Known for actually being one of the hardest constellations to see in the night sky, Octans is actually the pole star of the Southern hemisphere. Finding Octans is a great way to be able to find the South Celestial Pole in the night sky, but as it is quite faint, it can be pretty difficult to spot all of its stars. Let’s look at everything you need to know about Octans.
- Bordered By; Tucana, Indus, Pavo, Apus, Chamaeleon, Mensa, Hydrus.
- Named after; The Octant
- Declination; -90°
- Brightest Star; Nu Octantis
- Best seen; September
- Size rank; 50th
- Constellation family; Lacaille
- Pronunciation; OCK-TANS
What is Octans named after?
Whilst a quadrant is a quarter of a circle and a sextant is a sixth of a circle, Octans takes its name from an octant, which is an eighth of a circle in Latin. Most other constellations can be traced back to Greek and Babylonian times, but actually, although Octans takes its name from Latin in a round-about way, it isn’t direct. It is actually name after the octant device, which is a navigational instrument.

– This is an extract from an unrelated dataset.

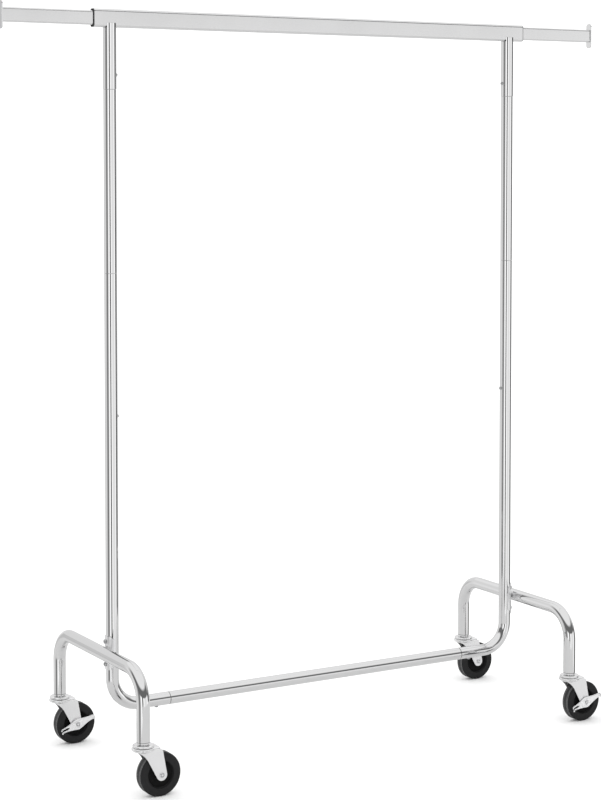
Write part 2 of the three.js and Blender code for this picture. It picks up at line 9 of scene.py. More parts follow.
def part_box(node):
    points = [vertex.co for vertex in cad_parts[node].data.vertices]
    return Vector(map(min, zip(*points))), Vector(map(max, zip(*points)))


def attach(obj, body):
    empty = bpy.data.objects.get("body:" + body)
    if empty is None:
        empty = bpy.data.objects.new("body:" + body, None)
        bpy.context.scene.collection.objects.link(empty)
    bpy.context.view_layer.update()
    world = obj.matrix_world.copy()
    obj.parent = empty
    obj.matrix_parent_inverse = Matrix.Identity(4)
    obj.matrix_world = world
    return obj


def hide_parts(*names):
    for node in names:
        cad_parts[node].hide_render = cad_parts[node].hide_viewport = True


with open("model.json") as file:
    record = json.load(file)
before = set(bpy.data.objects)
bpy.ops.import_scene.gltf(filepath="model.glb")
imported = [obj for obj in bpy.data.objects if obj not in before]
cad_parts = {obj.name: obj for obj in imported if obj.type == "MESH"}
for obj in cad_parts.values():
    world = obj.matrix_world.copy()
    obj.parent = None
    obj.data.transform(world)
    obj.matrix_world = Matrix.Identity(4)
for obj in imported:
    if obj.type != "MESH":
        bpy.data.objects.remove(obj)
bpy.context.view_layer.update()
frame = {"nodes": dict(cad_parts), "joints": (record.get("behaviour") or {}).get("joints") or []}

# ------------------------------------------------------------------ Hang rail
# One length of rectangular steel tube with rounded corners, roll formed, seam welded,
# polished and chrome plated. The sliding rods run inside it and the posts stand under it.
MM = 0.001
MICRON = 0.000001
RAIL_CORNER = 6.5 * MM
RAIL_WALL = 1.5 * MM
CUT_RIM = 0.55 * MM                # a sawn tube end is brushed to about this radius
CORNER_STEPS = 8
CRISP_ANGLE = math.radians(34)     # edges sharper than this stay crisp
UPRIGHT_TO_RAIL = Matrix.Rotation(-math.pi / 2, 4, "Y")
LEAST_CORNER = 0.2 * MM            # a section's corners never get tighter than this
CHROME = ((0.83, 0.83, 0.833, 1), (0.79, 0.79, 0.794, 1))
MIRROR_GLOSS = (0.04, 0.08)        # roughness of the round tubes
SATIN_GLOSS = (0.17, 0.2)          # roughness of the flat-sided rail and rods


def shader_group(name, inputs, output, output_kind):
    """An effect with named inputs and one output, and its two end nodes."""
    group = bpy.data.node_groups.new(name, "ShaderNodeTree")
    for label, kind, value in inputs:
        socket = group.interface.new_socket(label, in_out="INPUT", socket_type=kind)
        socket.default_value = value
    group.interface.new_socket(output, in_out="OUTPUT", socket_type=output_kind)
    return group, group.nodes.new("NodeGroupInput"), group.nodes.new("NodeGroupOutput")


def object_noise(group, vector_scale, scale, detail):
    """Noise on object coordinates, stretched by a plain or a linked vector, inside a group."""
    place = group.nodes.new("ShaderNodeTexCoord")
    stretch = group.nodes.new("ShaderNodeVectorMath")
    stretch.operation = "MULTIPLY"
    noise = group.nodes.new("ShaderNodeTexNoise")
    noise.inputs["Detail"].default_value = detail
    group.links.new(place.outputs["Object"], stretch.inputs[0])
    if isinstance(vector_scale, tuple):
        stretch.inputs[1].default_value = vector_scale
    else:
        group.links.new(vector_scale, stretch.inputs[1])
    group.links.new(stretch.outputs[0], noise.inputs["Vector"])
    group.links.new(scale, noise.inputs["Scale"])
    return noise.outputs["Fac"]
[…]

Who founded the Octans Constellation?
Octans forms part of the Lacaille family of constellations, which were all discovered by Nicolas Louis de Lacaille. They were named after his devices that he used whilst travelling the world – this includes other constellations like Sculptor and Telescopium. Although a Frenchman, all of Lacaille’s constellations that we currently recognise were discovered in the 1750s whilst he was in South Africa.
How can I see Octans in the sky?
If you’re looking to find Octans, then you’ll need to be located in the Southern hemisphere to do this. The best time of year to see the constellation is during the month of September. All of the other constellations that surround Octans, like Pavo, are all relatively faint and small, so it can be difficult to find them.
Main stars of Octans
Octans is a constellation with relatively few stars, and most of them are quite faint and difficult to see. Though it’s not impossible to find, and here’s the major stars of Octans.
- Nu Octantis (ν) – The brightest star in the constellation is Nu Octanis. Although it’s the brightest start, that isn’t saying much, as it is still relatively faint when compared to other constellations. It is a binary star, made up of a combination of an orange giant with a red dwarf star as the secondary. Recently, astronomers have theorized that Nu Octantis is actually a large planet, with a greater mass than Jupiter (which is the largest in our solar system).
- Beta Octantis (β) – Another binary system star, Beta Octantis is the second brightest within the constellation. This means that although it is very faint, it can still be spotted without a telescope. Astronomers estimate that it’s around half a billion years old, and it makes up another one of the corners of the Octans triangle.
- Delta Octantis (δ) – The final corner of the triangle is made up of the star Delta Octantis. It is an orange giant start that actually has a mass that is very similar to our own Sun. It also has a very similar age to our own Sun too, with an estimated age of around 4.5 billion years.
All in all, this is a small and faint constellation, but if you’re in the Southern hemisphere, then it’s definitely worth looking out for. Although all of the constellations in this area are very faint, it only has three major stars to identify, which makes it one of the easiest to find. The bad news is that you’ll never see it if you’re in the Northern hemisphere, as it sets below the horizon and is impossible to see from a Northern location.